I’m an introvert, so I super love my own space to a point. But when you put 72 hours of alone time out there after having not a minute to yourself for the first years of motherhood… it’s like raw, soul scratching, super stretching. It’s like a forced growing, opening you up to something you knew you needed but were too afraid to go there. The mum guilt of leaving life behind for a few days. The “what will I fill it with anyway?” vibes… The longed-for space to escape and find inner connection, was accompanied with the silence, which brings a deafening reality of what was hidden or pushed down. The oneness meant meeting with my heart, my mind and my soul and holding space for what was surfacing. The discomfort was palatable. I remember my first retreat I has it all planned out. Like every. minute. And I could’ve slept for three days straight tbh. But thanks to possums dancing all night on the roof I was more tired when I came home to well. life. and life to the full! One year I lined up all the Christmas movies I would watch on Netflix at night, as I worked on my social media and business strategy, whilst simultaneously reading two books and bushwalking when the sun came up. I know. I have high expectations. I filled every moment of my solitude, because I was going to rock it. And you can get a lot done in 72 hours sans toddlers.
But now, I realise there’s only so much you can do when being is required. These calls into solitude became an end of year survival thing, where I’d café and nature hop, dwelling in my thoughts and plans, reflection tools ready and the doing component of a personal retreat met all the boxes ticked. Work. Strive. Somehow try to get this thing “right”. It was filling but tiring somehow. Then last year in what was a desperate cry for space and down time I booked my annual retreat. Then bushires. Naturally, I cancelled my trip the night before I was to leave and we went into the typical pre-Christmas chaos. So I reluctantly began creating within our rhythm pockets of space for solitude in my week to week. It is here I realised how deprived I was in my day to day. This dawning revelation perhaps the intention of an annual retreat was meant to be more an infilling to overflow than a recovery space. What I needed was to incorporate a slower pace – overall. I need to invite open space into my schedule. I cannot actively pursue longevity without prioritising these practices in my every day, mundane, going about all the things life. I needed to bring this deep restful state into my waking and walking, and I would cause a shift in how I manage time, energy and pace impacting our entire family for the greater.
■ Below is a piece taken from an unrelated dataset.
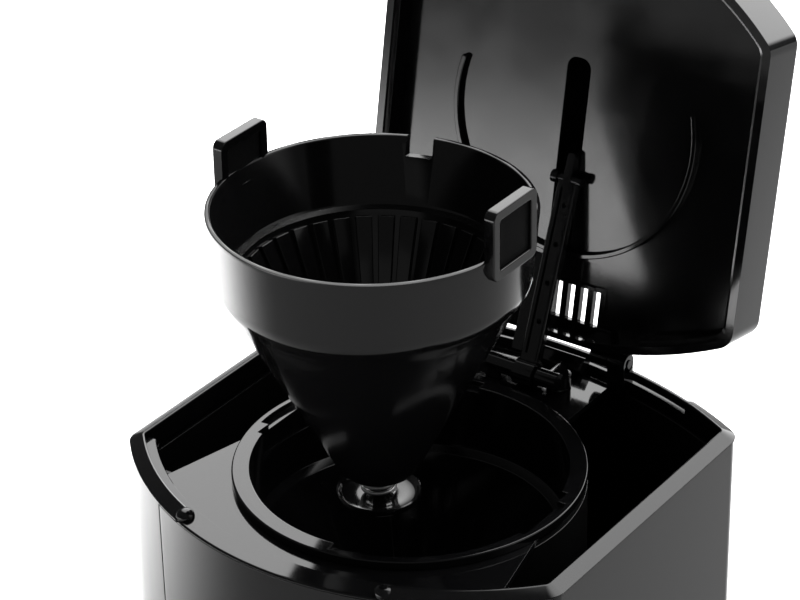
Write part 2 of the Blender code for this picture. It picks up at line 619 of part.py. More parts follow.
def drip_valve():
    """The stem, its seal and its spring under the basket's outlet."""
    top = BASKET_RIM - CONE_DEPTH
    disc = BASKET_RIM - VALVE_DEPTH
    profile = [(0.0, top + 8.0), (2.4, top + 8.0), (2.4, disc), (14.5, disc), (15.0, disc + 2.0),
               (16.0, disc + 2.0), (16.0, disc - 0.5), (14.0, disc - 1.6), (0.0, disc - 1.6)]
    stem = turned("valve_stem", profile, 0.0, 0.0, GLOSS_BLACK, 24, closed=False)
    seal = turned("valve_seal", [(2.7, top + 6.4), (8.0, top + 5.4), (8.0, top + 3.4), (2.7, top + 3.4)],
                  0.0, 0.0, SILICONE, 20)
    turns = 2.6
    low = disc + 1.2
    high = top - 1.2
    count = int(turns * 14)
    coil = []
    for step in range(count + 1):
        angle = 2 * math.pi * turns * step / count
        coil.append((6.1 * math.cos(angle), 6.1 * math.sin(angle), low + (high - low) * step / count))
    spring = tube("valve_spring", coil, 0.6, STEEL, 1)
    return stem, seal, spring


def carafe():
    low = CARAFE_BOTTOM
    inside = CARAFE_RADIUS - 2.0
    outer = [(0.0, low), (56.0, low), (61.0, low + 3.0), (CARAFE_RADIUS, low + 22.0),
             (CARAFE_RADIUS, low + 40.0), (60.0, low + 75.0), (51.0, low + 100.0), (49.0, low + 112.0),
             (52.0, low + 118.0)]
    inner = [(50.0, low + 118.0), (47.2, low + 112.0), (49.0, low + 99.0), (58.0, low + 74.0),
             (inside, low + 39.0), (inside, low + 22.5), (59.5, low + 5.0), (55.0, low + 2.2),
             (0.0, low + 2.2)]
    glass = turned("carafe_glass", (outer + inner)[::-1], 0.0, 0.0, GLASS, 32, closed=False)
    hoop = [(53.4, low + 108.0), (53.4, low + 98.0), (52.6, low + 98.0), (52.6, low + 108.0)]
    band = turned("carafe_band", hoop, 0.0, 0.0, STEEL, 32)
    profile = [(0.0, low + 129.0), (6.0, low + 128.0), (46.0, low + 132.0), (52.0, low + 128.0),
               (53.0, low + 119.0), (46.2, low + 119.0), (46.2, low + 112.0), (44.4, low + 112.0),
               (44.4, low + 124.0), (8.0, low + 121.0), (0.0, low + 122.0)]
    lid_body = turned("carafe_lid", profile, 0.0, 0.0, MATTE_BLACK, 32, closed=False)
    cut(lid_body, rod("drip_hole", 0.0, 0.0, low + 100.0, low + 150.0, 4.0, None, 12))
    handle = box("carafe_handle", (-8.0, -101.0, low + 30.0), (8.0, -54.2, low + 117.0), MATTE_BLACK)
    cut(handle, box("finger_gap", (-20.0, -91.0, low), (20.0, -50.0, low + 98.0)))
    return [glass, band, lid_body, handle]


def cord_gland():
    profile = [(0.0, 10.0), (7.0, 10.0), (7.0, 6.0), (5.0, 6.0), (5.0, -4.0), (0.0, -4.0)]
    made = turned("cord_gland", profile, 0.0, 0.0, RUBBER, 16, closed=False)
    made.rotation_euler = (-math.pi / 2, 0.0, 0.0)
    made.location = (GLAND[0] * MM, 98.8 * MM, GLAND[1] * MM)


feet()
base_plate()
base_screws()
base_housing()
switch()
hot_plate()
water_path()
column_housing()
head_housing()
front_fascia()
deck()
brew_well()
water_tank()
pivot_pipe()
cord_gland()

lid_axis = empty("lid_hinge", 0.0, HINGE_Y, HINGE_Z)
hang(lid_axis, lid(), lid_liner())
lid_axis.rotation_euler = (-LID_OPEN, 0.0, 0.0)

arm_axis = empty("arm_pivot", ARM_X, ARM_Y, ARM_Z)
hang(arm_axis, *spray_arm())
arm_axis.rotation_euler = (-ARM_OPEN, 0.0, 0.0)

basket_axis = empty("basket_lift", 0.0, 0.0, 0.0)
hang(basket_axis, filter_basket(), *drip_valve())
basket_axis.location = tuple(value * MM for value in LIFT)

hang(empty("carafe_slide", 0.0, 0.0, CARAFE_BOTTOM), *carafe())

stand = empty("stand", 0.0, 0.0, 0.0)
for piece in list(parts.objects):
    if piece.parent is None and piece is not stand:
        piece.parent = stand
stand.location = (0.0, SHIFT_Y * MM, 0.0)
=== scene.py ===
"""Drip coffee maker: glossy black body, lid open, spray arm up, filter basket lifted out of its well.

Pieces are drawn in millimetres round the centre of the well and are put into the frame by TO_FRAME.
"""
import math

import bmesh
import bpy
from mathutils import Matrix, Vector


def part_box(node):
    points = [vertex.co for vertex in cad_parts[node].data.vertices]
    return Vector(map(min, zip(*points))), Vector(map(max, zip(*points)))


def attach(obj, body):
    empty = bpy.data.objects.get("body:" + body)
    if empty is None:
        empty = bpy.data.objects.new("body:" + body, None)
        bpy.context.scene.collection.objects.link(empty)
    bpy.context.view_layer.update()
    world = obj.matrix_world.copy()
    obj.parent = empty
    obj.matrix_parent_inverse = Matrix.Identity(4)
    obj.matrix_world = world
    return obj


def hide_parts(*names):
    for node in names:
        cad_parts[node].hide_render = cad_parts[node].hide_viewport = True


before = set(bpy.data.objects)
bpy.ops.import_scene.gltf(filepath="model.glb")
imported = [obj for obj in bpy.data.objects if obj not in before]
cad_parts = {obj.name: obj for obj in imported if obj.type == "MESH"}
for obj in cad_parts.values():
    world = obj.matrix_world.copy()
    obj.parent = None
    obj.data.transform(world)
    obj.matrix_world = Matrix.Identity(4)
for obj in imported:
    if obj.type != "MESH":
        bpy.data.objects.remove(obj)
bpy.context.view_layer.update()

MM = 0.001
well_low, well_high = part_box("brew_well")
TO_FRAME = Matrix.Translation((0.0, (well_low[1] + well_high[1]) / 2, 0.0)) @ Matrix.Scale(MM, 4)

# Heights that the frame gives, in millimetres.
RING_TOP = well_high[2] / MM
WELL_BOTTOM = well_low[2] / MM
DECK_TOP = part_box("deck")[1][2] / MM
RIM_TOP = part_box("front_fascia")[1][2] / MM
HEAD_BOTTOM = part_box("head_housing")[0][2] / MM
BASE_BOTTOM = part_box("base_housing")[0][2] / MM
BASE_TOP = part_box("base_housing")[1][2] / MM
BASKET_RIM = RING_TOP - 1.0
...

So I started small. I used practical steps to create space in my day to day. Granted I work for myself, so there is a lot more flexibility, but even then, rhythms have been essential to make our family and business work. Some days it moves – we operate out of a restful flow. In the past, I’d found ‘routine’ too rigid and I would be very hard on myself had I not met the higher than realistic expectations to get it all done, and feel calm and centered. So last year I decided I wanted to become a morning person again, to walk and pray, to clear my head to win the day. Which meant I had to go to bed earlier. So I had to find ways to gear my body down for sleep. Simple steps of reducing tech time and opening space in the evening meant creating a small string of cues in enabling me to fall asleep earlier and more easily. It’s been a slow unwinding, and I’ve found a peace deeper than I can ever describe as I’ve slowed down. Naturally I woke up earlier, ready to start the day, less groggy, I walked my life awake. Those mornings brought such clarity and a sweetness into my soul I never knew I needed until I arrived. I found a flow – one that worked for me and my family.
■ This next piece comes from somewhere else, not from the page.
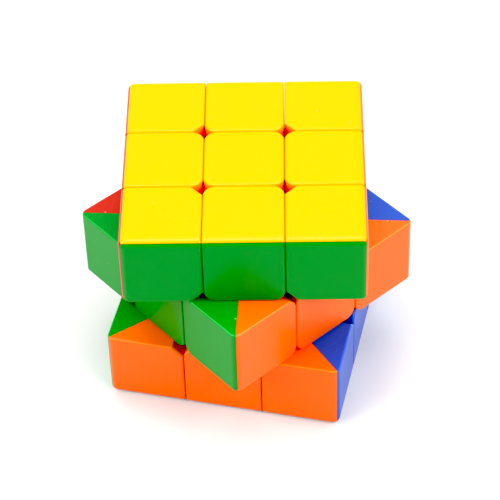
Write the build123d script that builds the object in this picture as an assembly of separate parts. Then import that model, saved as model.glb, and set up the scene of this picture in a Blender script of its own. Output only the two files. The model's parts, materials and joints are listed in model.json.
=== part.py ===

This is an ongoing discovery, perpetually adding new and small rhythms to our weeks. This year I started Sabbath. Wednesdays you will not hear from me. I switch off – literally. I grew into forgetting my phone and scrolling was part of my old life’s coping strategy. Sabbath has become a haven of connection – to nature, to Jesus, to my heart. It’s my holy and set apart day of the week where Jesus and I hang. It looks different every week and I am still learning, very much so, how to move from doing between school hours and simply be. This setting aside is a finding joy again kind of deal. It’s journaling and journeying. It’s listening and leaning in. It’s embracing the moment and seeing the present – what a gift presence is. I still get too fast somedays, but I don’t need to seek stimulation or permission to slow down again. This restfulness hasn’t come from a doing of solitude. But in having moments of being… without my phone. without noise. without structure. without purpose. without pursuit. just without…
Often we ignore what is best for us in pursuit of what we think will be a short term fix. As leaders, and lovers of life, we know longevity is the answer. We need to get away and run toward the calling of our souls to come and sit a little while. To engage. To tune in His voice, and our own inner voice. What would it look like if we came into life’s everyday moments in just being?